I had it happen once, in many hundreds of houses, that the first placement of strings just happened to fall in place perfectly. That means in 5 or 6 hundred others it didn't, so don't be expecting it to!
STEP 11: Figure how far off your dimension is from correct – and which way – short or long. I generally select the front wall string as being a reference line, meaning it will not ever be moved. All the other strings will be placed relative to it. Now, you must adjust the screw or nail that the string is looped around, to make the string intersection change the amount you need it to move. Remember, the corner is where the strings cross, not on the batter board. The easiest way to do this is to mark the string with a fluid ink pen at the point where the strings should cross. Then hold the string across the batter board so that it intersects at the marked point. Move your screw or nail to this point on the batter board.
Word to the Wise: Never allow more than one nail or screw to stay on your batter board. If you do, it will inevitably become confusing at some point in the project.
STEP 12: Do each corner, one at a time.
STEP 13: As you adjust strings for square, remember that you also must maintain the correct base dimensions and the strings parallel to each other in your building foundation. If you move one string end an inch, you must move its opposite string an inch, as well, to maintain the proper spacing between them.
STEP 14: Double check every dimension to be sure.

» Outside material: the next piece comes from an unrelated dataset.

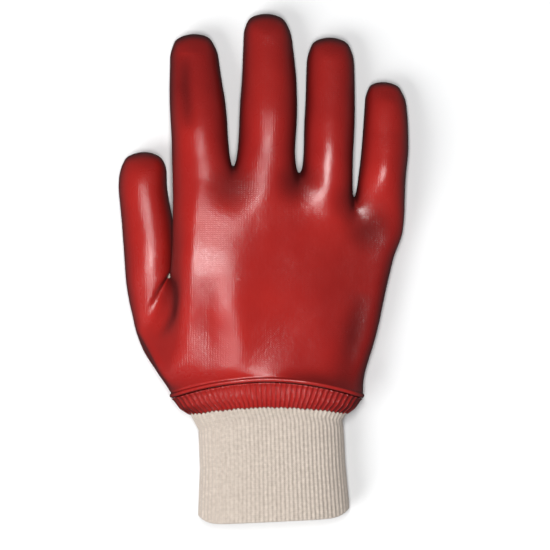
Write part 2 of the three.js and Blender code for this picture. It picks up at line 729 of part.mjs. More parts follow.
const redCoating = new THREE.MeshStandardMaterial({ color: 0xa8201f, roughness: 0.35 });
const dippedKnit = new THREE.MeshStandardMaterial({ color: 0x9c1c1c, roughness: 0.45 });
const rawKnit = new THREE.MeshStandardMaterial({ color: 0xd3c4b1, roughness: 0.95 });

const glove = new THREE.Group();
glove.add(coatedHand(redCoating), coatedRibBand(dippedKnit), knitCuff(rawKnit));

const box = new THREE.Box3().setFromObject(glove);
const centre = box.getCenter(new THREE.Vector3());
glove.position.set(-centre.x, -centre.y, -box.min.z);

export default glove;
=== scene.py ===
# A dipped work glove for the right hand, lying palm down: a coated hand over a cotton liner, a band
# of coating over the top of the knit wrist, and the bare rib knit below it.
# The glove's sizes are in millimetres and are turned into metres where a mesh is made. They are
# counted from the hem of the hand: x across from its middle, y up towards the fingertips, z up from
# the table. The table, the lights and the camera are in metres.

import math
from collections import namedtuple

import bmesh
import bpy
import mathutils
import numpy as np
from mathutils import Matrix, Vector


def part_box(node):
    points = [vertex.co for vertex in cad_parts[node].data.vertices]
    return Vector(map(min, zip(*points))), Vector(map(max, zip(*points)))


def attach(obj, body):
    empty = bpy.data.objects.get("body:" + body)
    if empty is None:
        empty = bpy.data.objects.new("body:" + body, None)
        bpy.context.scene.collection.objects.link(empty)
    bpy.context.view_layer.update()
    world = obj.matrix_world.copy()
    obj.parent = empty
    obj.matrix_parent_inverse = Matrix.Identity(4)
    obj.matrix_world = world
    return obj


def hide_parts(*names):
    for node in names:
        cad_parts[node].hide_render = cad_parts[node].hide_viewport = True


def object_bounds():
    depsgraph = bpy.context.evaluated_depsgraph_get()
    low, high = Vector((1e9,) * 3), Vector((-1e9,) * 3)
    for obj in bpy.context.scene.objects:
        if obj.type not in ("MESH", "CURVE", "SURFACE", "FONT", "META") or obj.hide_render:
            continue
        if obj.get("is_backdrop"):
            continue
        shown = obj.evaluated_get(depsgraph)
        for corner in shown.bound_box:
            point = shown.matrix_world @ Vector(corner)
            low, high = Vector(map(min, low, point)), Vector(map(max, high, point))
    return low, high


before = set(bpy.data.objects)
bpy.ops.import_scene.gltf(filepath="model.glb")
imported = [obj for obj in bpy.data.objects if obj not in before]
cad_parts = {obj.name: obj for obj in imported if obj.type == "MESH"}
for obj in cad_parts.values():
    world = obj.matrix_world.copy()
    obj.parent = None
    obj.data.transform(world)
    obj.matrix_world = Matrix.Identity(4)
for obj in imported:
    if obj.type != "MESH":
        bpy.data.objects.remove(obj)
cad_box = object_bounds()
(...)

STEP 15: OK, now you have an array of boards and strings that hopefully represent the house layout accurately for your building foundation. If your batter boards have been set to height correctly, all the strings will touch each other where they cross. There should not be any vertical gap between any strings, nor any deflection of the strings where they cross. If there are, a height has been messed up and you need to reset those batter boards.